Becton’s group won’t own the school. The deed for Woodland Prep is held by Woodland Charter Holdings, a Utah company that has one registered agent, a woman named Jennifer Lind who is identified on the website of the for-profit American Charter Development company as its office manager. She did not respond to phone and email queries for this article.

Woodland Prep will be operated by a company based in Sugar Land, Tex., called Unity School Services (USS), whose founder and chief executive officer is Soner Tarim.

Tarim previously co-founded and served as chief executive officer of Harmony Public Schools, a charter school chain that critics say is part of an informal network of scores of charter schools operated by followers of Fethullah Gülen, a Muslim preacher from Turkey who lives in seclusion in Pennsylvania and is wanted by the Turkish government.

A number of schools in the unofficial network have been investigated over a period of years by state and federal agencies amid allegations regarding hiring practices that favor Turkish nationals, abuse of the H-1B visa process and preferences in the awarding of contracts to related Turkish businesses.

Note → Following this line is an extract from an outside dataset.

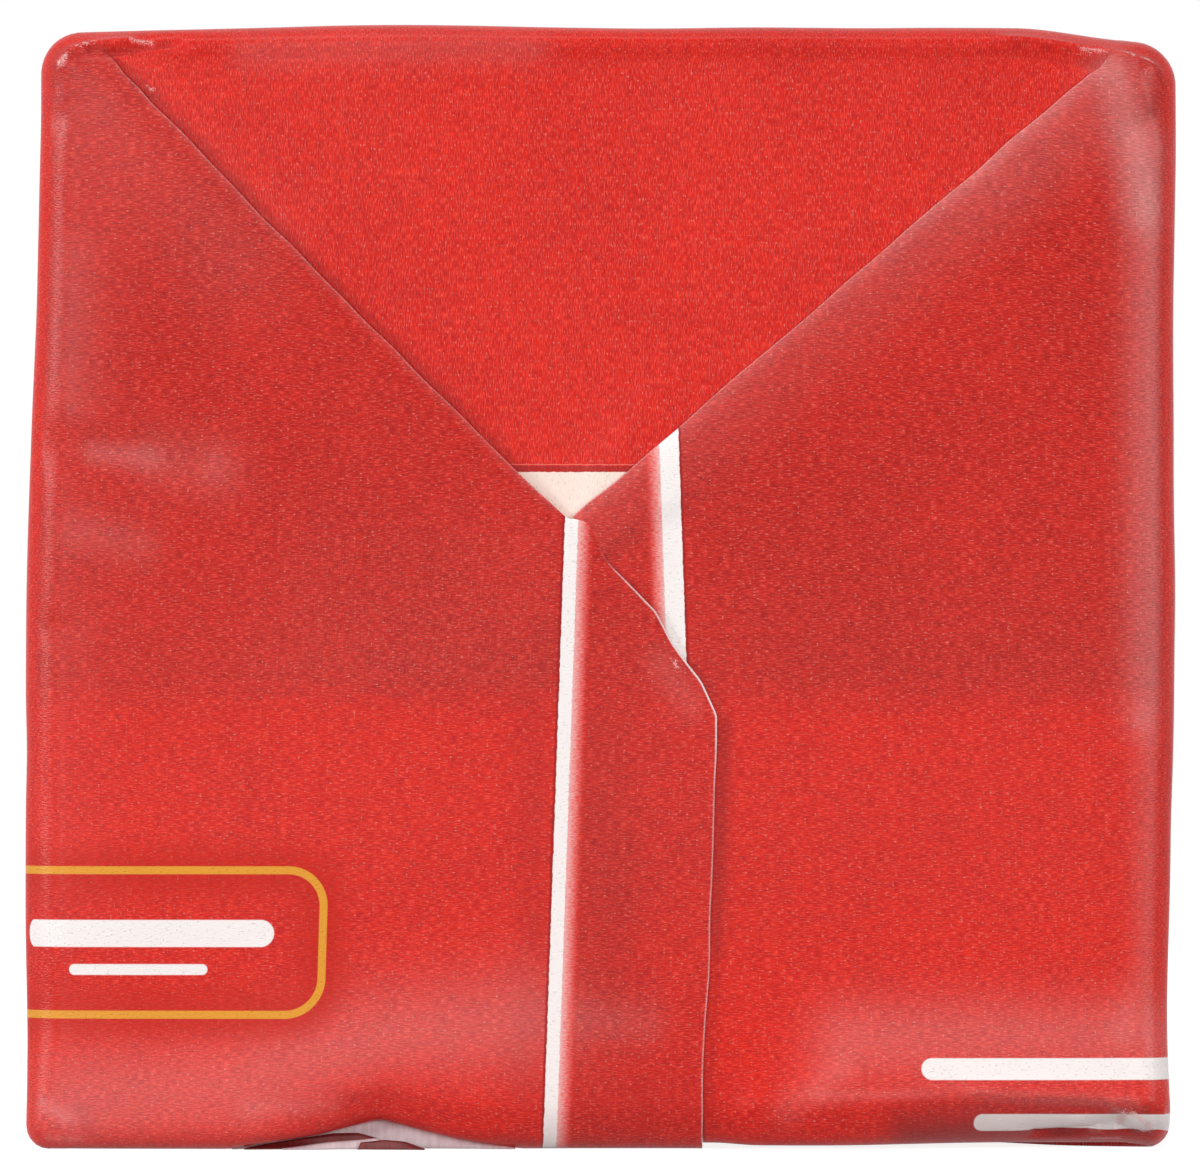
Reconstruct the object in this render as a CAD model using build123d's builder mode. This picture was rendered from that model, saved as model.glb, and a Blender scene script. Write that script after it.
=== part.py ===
"""A one-pound block of butter, shut in one printed sheet of wrapper.

The sheet lies over the block, comes down on all four sides and is tucked under. On each end face the top flap is
folded down first, then the right flap, then the left flap, seen from in front of that end. The two side flaps meet
the top flap along slanting folds that run in from the top corners. Below, the ends of the flaps are folded under
the block first, and the two long margins are folded over them, the right one outermost.

Millimetres. +Z is up, -Y faces the first end, and the origin is the middle of the face that the block rests on.
"""

from build123d import *

import os

# The wrapped block
block_width = 64.0
block_height = 62.6
block_length = 125.4

# Edge rounding, as the pressed butter leaves it
top_edge_radius = 2.8
bottom_edge_radius = 1.4
end_edge_radius = 1.8

# How far one face of the wrapper stands over the next
lap_step = 0.15
fold_step = 0.5

# Folds of an end face, seen from in front of it
apex_aside = -1.8
apex_drop = 27.4
flap_reach = 38.4
flap_corner_drop = 38.4
cut_edge_lean = 0.9

# Folds of the underside
margin_reach = 45.0

# The part of the first end's lower edge that is knocked up
dent_left = -28.0
dent_right = -6.2
dent_peak = -12.4
dent_height = 1.6

# Derived places
half_width = block_width / 2
half_length = block_length / 2
apex = (apex_aside, block_height - apex_drop)
flap_corner = (flap_reach - half_width, block_height - flap_corner_drop)
flap_foot = (flap_corner[0] - cut_edge_lean, 0.0)

# How far the cutting outlines run past the block
beyond = 5.0


def top_flap_outline():
    """The zone of an end face where the top flap shows, in X and Z."""
    return [
        (-half_width, block_height),
        apex,
        (half_width, block_height),
        (half_width, block_height + beyond),
        (-half_width, block_height + beyond),
    ]


def left_flap_outline():
    """The zone of an end face that the left flap covers, in X and Z."""
    return [
        (-half_width, block_height),
        apex,
        flap_corner,
        flap_foot,
        (flap_foot[0], -beyond),
        (-half_width - beyond, -beyond),
        (-half_width - beyond, block_height),
    ]


def right_flap_outline():
    """The zone of an end face where the right flap shows, in X and Z."""
    return [
        (half_width, block_height),
        (half_width + beyond, block_height),
        (half_width + beyond, -beyond),
        (flap_foot[0], -beyond),
        flap_foot,
        flap_corner,
        apex,
    ]


def rounded_block(end_inset):
    """The block above its underside folds, with its edges rounded and each end face set in by end_inset."""
    with BuildPart() as block:
        with Locations((0, 0, fold_step)):
            Box(
                block_width,
                block_length - 2 * end_inset,
                block_height - fold_step,
                align=(Align.CENTER, Align.CENTER, Align.MIN),
            )
        bottom_edges, top_edges = block.edges().filter_by(Axis.Y).group_by(Axis.Z)
        fillet(top_edges, top_edge_radius)
        fillet(block.edges().filter_by(Axis.Y).group_by(Axis.Z)[0], bottom_edge_radius)
        end_faces = block.faces().filter_by(Axis.Y)
        fillet(end_faces.edges(), end_edge_radius)
    return block.part


def front_zone(outline, end_inset):
    """The front half of the block behind one zone of the end face."""
    block = rounded_block(end_inset)
    with BuildPart() as zone:
        add(block)
        with BuildSketch(Plane.XZ):
            with BuildLine():
                Polyline(*outline, close=True)
            make_face()
        extrude(amount=half_length, mode=Mode.INTERSECT)
    return zone.part


def margin_outline(side):
    """The trapezium that one long margin covers below, in X and Y. Side is -1 for the left and 1 for the right."""
    outer_x = half_width - bottom_edge_radius
    outer_y = half_length - end_edge_radius
    depth = margin_reach - bottom_edge_radius
    return [
        (side * outer_x, -outer_y),
        (side * (outer_x - depth), depth - outer_y),
        (side * (outer_x - depth), outer_y - depth),
        (side * outer_x, outer_y),
    ]


def margin(side, thickness):
    """One long margin, folded flat under the block."""
    with BuildPart() as flap:
        with BuildSketch(Plane.XY.offset(fold_step)):
            with BuildLine():
                Polyline(*margin_outline(side), close=True)
            make_face()
        extrude(amount=-thickness)
    return flap.part


top_zone = front_zone(top_flap_outline(), fold_step)
right_zone = front_zone(right_flap_outline(), lap_step)
left_zone = front_zone(left_flap_outline(), 0.0)
left_margin = margin(-1, fold_step - lap_step)
right_margin = margin(1, fold_step)

with BuildPart() as front_half:
    add(top_zone)
    add(right_zone)
    add(left_zone)

with BuildPart() as wrapped_block:
    add(front_half.part)
    add(front_half.part.rotate(Axis.Z, 180))
    add(left_margin)
    add(right_margin)
    with BuildSketch(Plane.XZ.offset(half_length)):
        with BuildLine():
            Polyline(
                (dent_left, fold_step),
                (dent_peak, fold_step + dent_height),
                (dent_right, fold_step),
                close=True,
            )
        make_face()
    extrude(dir=(0, 1, -1), amount=dent_height * 2**0.5 + beyond, mode=Mode.SUBTRACT)

wrapped_block.part.label = "wrapped_block"
os.makedirs("parts", exist_ok=True)
export_step(wrapped_block.part, "parts/wrapped_block.step")
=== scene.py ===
"""A one-pound block of butter in its printed paper wrapper, folded like an envelope at both ends.

The wrapper is one closed skin. Each side of the block is triangulated in its own flat coordinates, in
millimetres, and laid onto a rounded box. Where one layer of paper lies over another, the skin makes a small
pleat. Flat-sheet coordinates, as if the wrapper were opened out, go with it as a UV map, and the print and
the grain follow them.
"""

import math

import bpy
import numpy as np
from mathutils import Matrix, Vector, noise
from mathutils.geometry import delaunay_2d_cdt


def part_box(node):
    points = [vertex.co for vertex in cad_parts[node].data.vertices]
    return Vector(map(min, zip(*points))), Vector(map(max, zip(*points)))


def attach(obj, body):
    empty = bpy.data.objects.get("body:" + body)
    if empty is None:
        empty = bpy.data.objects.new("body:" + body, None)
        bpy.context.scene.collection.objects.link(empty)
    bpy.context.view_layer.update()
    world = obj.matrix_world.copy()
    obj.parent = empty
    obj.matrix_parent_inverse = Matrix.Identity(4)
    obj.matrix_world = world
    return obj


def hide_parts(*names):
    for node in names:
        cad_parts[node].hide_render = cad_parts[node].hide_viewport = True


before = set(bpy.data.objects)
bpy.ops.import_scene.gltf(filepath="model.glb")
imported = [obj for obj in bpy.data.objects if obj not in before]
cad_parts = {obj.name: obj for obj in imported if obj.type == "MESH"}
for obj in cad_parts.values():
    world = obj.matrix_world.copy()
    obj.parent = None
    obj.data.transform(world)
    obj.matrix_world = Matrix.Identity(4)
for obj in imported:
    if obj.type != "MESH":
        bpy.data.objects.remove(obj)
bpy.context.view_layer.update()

MM = 0.001
NODE = "wrapped_block"
LOW, HIGH = (np.array(corner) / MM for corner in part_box(NODE))
WIDTH, LENGTH, HEIGHT = HIGH - LOW

# Rounding of the edges
END_RADIUS = 2.3
TOP_RADIUS = 2.7
BOTTOM_RADIUS = 1.3

# Spacing of the mesh: finest at a fold, then along the edges of the block, then across its sides
FINE = 0.22
LINE_SPACING = 0.3
EDGE_SPACING = 0.4
LONG_SPACING = 0.9
OPEN_SPACING = {"front": 0.44, "back": 0.85, "under": 1.7, "top": 1.7, "left": 1.7, "right": 1.7}
COARSEST = 8


# ---- small helpers


def smooth(low, high, x):
    """Rise smoothly from 0 at low to 1 at high."""
    t = np.clip((x - low) / (high - low), 0.0, 1.0)
    return t * t * (3.0 - 2.0 * t)


def waves(points, scale, seed):
    """Smooth noise of about -1 to 1, with features about scale millimetres wide."""
    shift = Vector((seed * 17.3, seed * 5.1, -seed * 9.7))
    return np.array([noise.noise(Vector(p) / scale + shift) for p in points])


def rows(values):
    """A plain array of floats with one row for each point."""
    return np.array(values, dtype=float)


# ---- the sides of the block


class Side:
    """One side of the block. u runs across it from its middle, v from its lower or first edge."""

    def __init__(self, name, middle, u_axis, v_axis, u_size, v_size):
        self.name = name
        self.middle = rows(middle)
        self.u_axis = rows(u_axis)
        self.v_axis = rows(v_axis)
        self.size = (u_size, v_size)

    def at(self, uv):
        """Points of the sharp-edged box."""
        return self.middle + uv[:, :1] * self.u_axis + uv[:, 1:] * self.v_axis

    def flat(self, points):
        """The side's own coordinates of points on it."""
        away = points - self.middle
        return np.stack([away @ self.u_axis, away @ self.v_axis], axis=1)

    def corners(self):
        half, top = self.size[0] / 2, self.size[1]
        return self.at(rows([(-half, 0), (half, 0), (half, top), (-half, top)]))

    def border_distance(self, uv):
        """How far points are from the nearest edge of the side."""
        half = self.size[0] / 2
        return np.minimum(half - np.abs(uv[:, 0]), np.minimum(uv[:, 1], self.size[1] - uv[:, 1]))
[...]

Former employees have alleged that they were required to contribute some of their salaries to the Gülen political movement, although representatives of Gülen have denied it over the years.

According to the management agreement between the Alabama school’s founding organization and USS, the “annual fee to be paid for operational services performed between July 1, 2019 through June 20, 2020 will be 15 percent of all gross revenue received during the school year from federal, state and local sources.”

It is all way too murky.  Too much misinformation being tossed about.  Not way enough transparency.  Too many “players” who are controversial.  Financial arrangements that just don’t meet the smell test.

Perhaps most baffling is that it is the RESPONSIBILITY of the state superintendent to look our for ALL the children of this state who attend public schools.  Yet he is refusing to do so.  He is refusing to talk to the media.  He will not allow people from Washington County to be on the agenda for the May 9 state school board meeting.

The children of  Alabama–and the citizens–deserve better than this.